◆ **SHORT PROBLEM**
Copy, without any alteration, the lines from the one that includes "t = np.clip(((points" up to and including the one that includes "UNDERSIDE = -1".

◆ **RECORDS FOR PROCESSING**
________

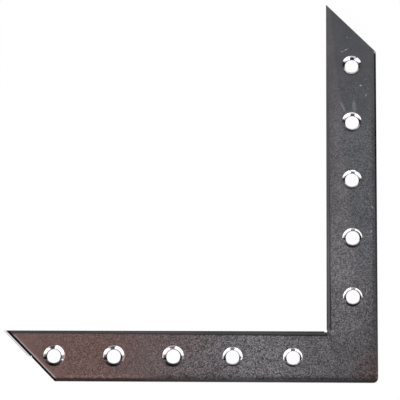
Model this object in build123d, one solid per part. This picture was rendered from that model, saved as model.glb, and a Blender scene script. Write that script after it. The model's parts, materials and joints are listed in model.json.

________

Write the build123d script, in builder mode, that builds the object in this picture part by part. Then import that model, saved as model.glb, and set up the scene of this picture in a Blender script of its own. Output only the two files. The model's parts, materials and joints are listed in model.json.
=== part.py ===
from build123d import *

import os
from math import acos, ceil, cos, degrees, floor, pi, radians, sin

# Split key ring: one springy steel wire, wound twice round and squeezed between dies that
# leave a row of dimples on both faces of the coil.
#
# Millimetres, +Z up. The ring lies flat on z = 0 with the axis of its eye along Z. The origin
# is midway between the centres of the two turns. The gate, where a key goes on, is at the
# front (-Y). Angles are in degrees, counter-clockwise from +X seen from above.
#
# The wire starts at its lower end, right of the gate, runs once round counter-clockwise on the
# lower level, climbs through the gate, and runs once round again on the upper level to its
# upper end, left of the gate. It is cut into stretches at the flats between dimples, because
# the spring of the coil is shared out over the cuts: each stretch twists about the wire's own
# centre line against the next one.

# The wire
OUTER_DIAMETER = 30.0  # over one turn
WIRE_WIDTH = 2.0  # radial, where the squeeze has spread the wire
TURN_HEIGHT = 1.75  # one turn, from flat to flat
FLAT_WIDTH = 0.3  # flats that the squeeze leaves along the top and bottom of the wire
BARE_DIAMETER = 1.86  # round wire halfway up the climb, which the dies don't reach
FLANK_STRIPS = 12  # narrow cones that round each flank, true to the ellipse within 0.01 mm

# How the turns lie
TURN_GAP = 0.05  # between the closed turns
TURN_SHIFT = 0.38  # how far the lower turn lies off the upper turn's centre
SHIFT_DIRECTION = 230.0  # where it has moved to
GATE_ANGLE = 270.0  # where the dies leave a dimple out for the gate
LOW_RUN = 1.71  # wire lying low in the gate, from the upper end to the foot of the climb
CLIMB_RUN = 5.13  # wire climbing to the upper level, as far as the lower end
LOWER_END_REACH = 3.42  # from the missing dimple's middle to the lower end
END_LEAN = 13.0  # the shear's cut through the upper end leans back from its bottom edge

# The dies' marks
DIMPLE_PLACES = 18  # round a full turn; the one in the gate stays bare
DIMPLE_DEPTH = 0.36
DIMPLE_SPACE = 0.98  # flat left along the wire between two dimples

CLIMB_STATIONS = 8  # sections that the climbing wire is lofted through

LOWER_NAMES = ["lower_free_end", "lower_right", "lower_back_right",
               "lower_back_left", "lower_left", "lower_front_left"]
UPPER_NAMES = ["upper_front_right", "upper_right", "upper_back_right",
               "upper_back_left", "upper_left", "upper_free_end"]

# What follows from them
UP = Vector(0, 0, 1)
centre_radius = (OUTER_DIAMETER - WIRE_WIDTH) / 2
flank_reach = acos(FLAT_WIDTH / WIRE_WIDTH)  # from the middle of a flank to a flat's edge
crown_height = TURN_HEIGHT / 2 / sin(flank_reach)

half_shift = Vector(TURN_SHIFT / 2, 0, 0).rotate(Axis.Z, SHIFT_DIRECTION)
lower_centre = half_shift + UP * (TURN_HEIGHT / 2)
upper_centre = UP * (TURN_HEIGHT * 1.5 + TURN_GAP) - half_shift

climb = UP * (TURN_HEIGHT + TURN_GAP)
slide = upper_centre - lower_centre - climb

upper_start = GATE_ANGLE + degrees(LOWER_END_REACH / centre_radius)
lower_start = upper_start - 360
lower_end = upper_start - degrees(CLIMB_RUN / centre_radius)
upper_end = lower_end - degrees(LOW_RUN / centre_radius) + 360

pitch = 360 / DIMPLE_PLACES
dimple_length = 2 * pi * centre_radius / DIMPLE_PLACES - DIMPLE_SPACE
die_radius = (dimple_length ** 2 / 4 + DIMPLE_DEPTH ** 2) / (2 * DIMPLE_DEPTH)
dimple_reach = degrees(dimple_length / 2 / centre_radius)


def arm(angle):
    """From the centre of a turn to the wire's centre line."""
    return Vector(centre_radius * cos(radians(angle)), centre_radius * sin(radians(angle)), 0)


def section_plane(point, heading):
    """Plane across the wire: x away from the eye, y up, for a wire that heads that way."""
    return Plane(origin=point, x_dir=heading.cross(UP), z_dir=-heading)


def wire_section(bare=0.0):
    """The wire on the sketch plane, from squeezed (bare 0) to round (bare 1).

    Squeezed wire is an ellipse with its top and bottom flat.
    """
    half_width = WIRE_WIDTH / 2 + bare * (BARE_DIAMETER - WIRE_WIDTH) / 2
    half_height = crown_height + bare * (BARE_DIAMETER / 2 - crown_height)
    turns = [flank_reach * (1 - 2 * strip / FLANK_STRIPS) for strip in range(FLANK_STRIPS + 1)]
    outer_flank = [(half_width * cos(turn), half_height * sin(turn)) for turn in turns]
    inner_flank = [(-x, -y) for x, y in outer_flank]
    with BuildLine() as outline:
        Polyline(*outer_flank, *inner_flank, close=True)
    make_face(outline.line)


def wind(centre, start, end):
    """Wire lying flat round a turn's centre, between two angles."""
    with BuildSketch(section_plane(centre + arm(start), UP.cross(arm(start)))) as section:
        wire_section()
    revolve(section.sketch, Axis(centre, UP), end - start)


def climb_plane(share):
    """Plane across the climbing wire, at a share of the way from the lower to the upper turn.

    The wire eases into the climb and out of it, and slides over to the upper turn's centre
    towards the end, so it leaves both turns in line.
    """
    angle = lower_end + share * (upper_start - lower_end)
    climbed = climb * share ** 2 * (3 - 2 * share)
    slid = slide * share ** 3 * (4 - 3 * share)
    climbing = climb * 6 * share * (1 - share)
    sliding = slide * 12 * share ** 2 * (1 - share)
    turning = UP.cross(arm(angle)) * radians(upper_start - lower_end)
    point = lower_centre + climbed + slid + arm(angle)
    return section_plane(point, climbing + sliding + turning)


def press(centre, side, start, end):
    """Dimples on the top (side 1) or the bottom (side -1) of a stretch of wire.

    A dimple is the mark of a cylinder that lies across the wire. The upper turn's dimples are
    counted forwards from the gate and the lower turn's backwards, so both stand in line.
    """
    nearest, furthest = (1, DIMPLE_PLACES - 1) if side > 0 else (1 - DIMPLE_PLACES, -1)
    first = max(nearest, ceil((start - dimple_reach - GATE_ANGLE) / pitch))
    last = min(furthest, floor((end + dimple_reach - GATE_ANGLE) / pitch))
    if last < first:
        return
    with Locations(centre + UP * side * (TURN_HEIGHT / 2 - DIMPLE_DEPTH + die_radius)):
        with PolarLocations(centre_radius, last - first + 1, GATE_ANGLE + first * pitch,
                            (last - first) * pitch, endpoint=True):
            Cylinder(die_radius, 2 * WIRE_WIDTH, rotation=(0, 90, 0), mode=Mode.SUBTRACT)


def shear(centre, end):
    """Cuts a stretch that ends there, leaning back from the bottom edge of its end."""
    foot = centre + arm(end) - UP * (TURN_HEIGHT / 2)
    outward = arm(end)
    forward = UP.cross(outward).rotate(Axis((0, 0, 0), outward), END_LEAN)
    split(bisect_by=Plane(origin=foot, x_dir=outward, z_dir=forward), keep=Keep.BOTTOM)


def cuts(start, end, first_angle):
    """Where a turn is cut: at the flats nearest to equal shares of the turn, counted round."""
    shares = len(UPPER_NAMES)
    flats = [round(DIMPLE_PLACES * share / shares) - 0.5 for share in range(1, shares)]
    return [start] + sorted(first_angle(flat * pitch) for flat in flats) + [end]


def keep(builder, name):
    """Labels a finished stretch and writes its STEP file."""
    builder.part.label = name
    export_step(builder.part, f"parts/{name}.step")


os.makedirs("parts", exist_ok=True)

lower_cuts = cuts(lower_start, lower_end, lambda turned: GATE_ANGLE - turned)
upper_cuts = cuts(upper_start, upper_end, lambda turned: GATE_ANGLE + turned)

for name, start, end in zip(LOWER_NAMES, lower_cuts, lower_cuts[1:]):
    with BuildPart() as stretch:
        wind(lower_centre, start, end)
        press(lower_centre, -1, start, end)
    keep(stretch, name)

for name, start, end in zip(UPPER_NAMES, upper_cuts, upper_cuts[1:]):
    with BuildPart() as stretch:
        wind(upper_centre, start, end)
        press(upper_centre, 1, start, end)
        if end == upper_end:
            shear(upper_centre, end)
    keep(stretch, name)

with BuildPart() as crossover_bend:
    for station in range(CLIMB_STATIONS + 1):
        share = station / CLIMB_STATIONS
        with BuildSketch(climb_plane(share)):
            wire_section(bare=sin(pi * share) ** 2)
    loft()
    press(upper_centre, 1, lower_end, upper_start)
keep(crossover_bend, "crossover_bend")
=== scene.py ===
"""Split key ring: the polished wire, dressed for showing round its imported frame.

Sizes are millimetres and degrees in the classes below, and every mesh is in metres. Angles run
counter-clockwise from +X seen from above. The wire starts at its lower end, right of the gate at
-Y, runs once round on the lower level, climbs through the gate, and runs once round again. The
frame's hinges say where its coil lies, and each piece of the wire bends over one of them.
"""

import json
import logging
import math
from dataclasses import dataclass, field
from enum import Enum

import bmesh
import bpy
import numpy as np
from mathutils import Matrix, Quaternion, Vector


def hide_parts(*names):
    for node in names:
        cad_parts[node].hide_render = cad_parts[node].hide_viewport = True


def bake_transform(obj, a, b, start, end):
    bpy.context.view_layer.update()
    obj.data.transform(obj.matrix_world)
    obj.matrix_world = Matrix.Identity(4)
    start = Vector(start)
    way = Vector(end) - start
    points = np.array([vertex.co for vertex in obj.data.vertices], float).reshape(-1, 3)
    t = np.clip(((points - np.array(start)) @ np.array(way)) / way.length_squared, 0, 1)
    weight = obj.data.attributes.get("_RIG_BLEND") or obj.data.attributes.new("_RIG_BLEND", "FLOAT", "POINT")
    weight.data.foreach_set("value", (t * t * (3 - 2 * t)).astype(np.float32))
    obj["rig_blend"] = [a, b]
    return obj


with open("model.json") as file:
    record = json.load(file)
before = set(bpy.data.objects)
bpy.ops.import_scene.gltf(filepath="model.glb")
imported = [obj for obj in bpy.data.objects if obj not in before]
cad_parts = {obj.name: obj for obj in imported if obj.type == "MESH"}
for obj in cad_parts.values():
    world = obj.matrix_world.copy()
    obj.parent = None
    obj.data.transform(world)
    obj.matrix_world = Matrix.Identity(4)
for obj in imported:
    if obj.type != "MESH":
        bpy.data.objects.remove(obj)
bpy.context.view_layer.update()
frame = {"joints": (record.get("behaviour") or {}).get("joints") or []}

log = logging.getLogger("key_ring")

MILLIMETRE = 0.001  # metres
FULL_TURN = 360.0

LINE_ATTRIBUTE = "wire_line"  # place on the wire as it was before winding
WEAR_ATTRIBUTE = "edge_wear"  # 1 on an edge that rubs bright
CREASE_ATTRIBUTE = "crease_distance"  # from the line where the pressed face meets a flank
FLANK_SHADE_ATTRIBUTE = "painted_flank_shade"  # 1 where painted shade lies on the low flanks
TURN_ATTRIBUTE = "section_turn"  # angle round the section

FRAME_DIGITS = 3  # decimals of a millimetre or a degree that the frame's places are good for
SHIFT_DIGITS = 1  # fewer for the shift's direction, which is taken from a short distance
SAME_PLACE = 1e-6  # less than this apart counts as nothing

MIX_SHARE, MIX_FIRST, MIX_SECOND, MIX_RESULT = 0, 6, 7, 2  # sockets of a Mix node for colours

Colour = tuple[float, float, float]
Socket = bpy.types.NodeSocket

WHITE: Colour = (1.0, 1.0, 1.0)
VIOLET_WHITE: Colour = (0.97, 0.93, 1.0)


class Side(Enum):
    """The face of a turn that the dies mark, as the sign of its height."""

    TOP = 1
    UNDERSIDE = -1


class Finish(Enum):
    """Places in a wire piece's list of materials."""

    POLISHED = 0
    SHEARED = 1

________

◆ **ANSWER TO THE EXERCISE**
    t = np.clip(((points - np.array(start)) @ np.array(way)) / way.length_squared, 0, 1)
    weight = obj.data.attributes.get("_RIG_BLEND") or obj.data.attributes.new("_RIG_BLEND", "FLOAT", "POINT")
    weight.data.foreach_set("value", (t * t * (3 - 2 * t)).astype(np.float32))
    obj["rig_blend"] = [a, b]
    return obj


with open("model.json") as file:
    record = json.load(file)
before = set(bpy.data.objects)
bpy.ops.import_scene.gltf(filepath="model.glb")
imported = [obj for obj in bpy.data.objects if obj not in before]
cad_parts = {obj.name: obj for obj in imported if obj.type == "MESH"}
for obj in cad_parts.values():
    world = obj.matrix_world.copy()
    obj.parent = None
    obj.data.transform(world)
    obj.matrix_world = Matrix.Identity(4)
for obj in imported:
    if obj.type != "MESH":
        bpy.data.objects.remove(obj)
bpy.context.view_layer.update()
frame = {"joints": (record.get("behaviour") or {}).get("joints") or []}

log = logging.getLogger("key_ring")

MILLIMETRE = 0.001  # metres
FULL_TURN = 360.0

LINE_ATTRIBUTE = "wire_line"  # place on the wire as it was before winding
WEAR_ATTRIBUTE = "edge_wear"  # 1 on an edge that rubs bright
CREASE_ATTRIBUTE = "crease_distance"  # from the line where the pressed face meets a flank
FLANK_SHADE_ATTRIBUTE = "painted_flank_shade"  # 1 where painted shade lies on the low flanks
TURN_ATTRIBUTE = "section_turn"  # angle round the section

FRAME_DIGITS = 3  # decimals of a millimetre or a degree that the frame's places are good for
SHIFT_DIGITS = 1  # fewer for the shift's direction, which is taken from a short distance
SAME_PLACE = 1e-6  # less than this apart counts as nothing

MIX_SHARE, MIX_FIRST, MIX_SECOND, MIX_RESULT = 0, 6, 7, 2  # sockets of a Mix node for colours

Colour = tuple[float, float, float]
Socket = bpy.types.NodeSocket

WHITE: Colour = (1.0, 1.0, 1.0)
VIOLET_WHITE: Colour = (0.97, 0.93, 1.0)


class Side(Enum):
    """The face of a turn that the dies mark, as the sign of its height."""

    TOP = 1
    UNDERSIDE = -1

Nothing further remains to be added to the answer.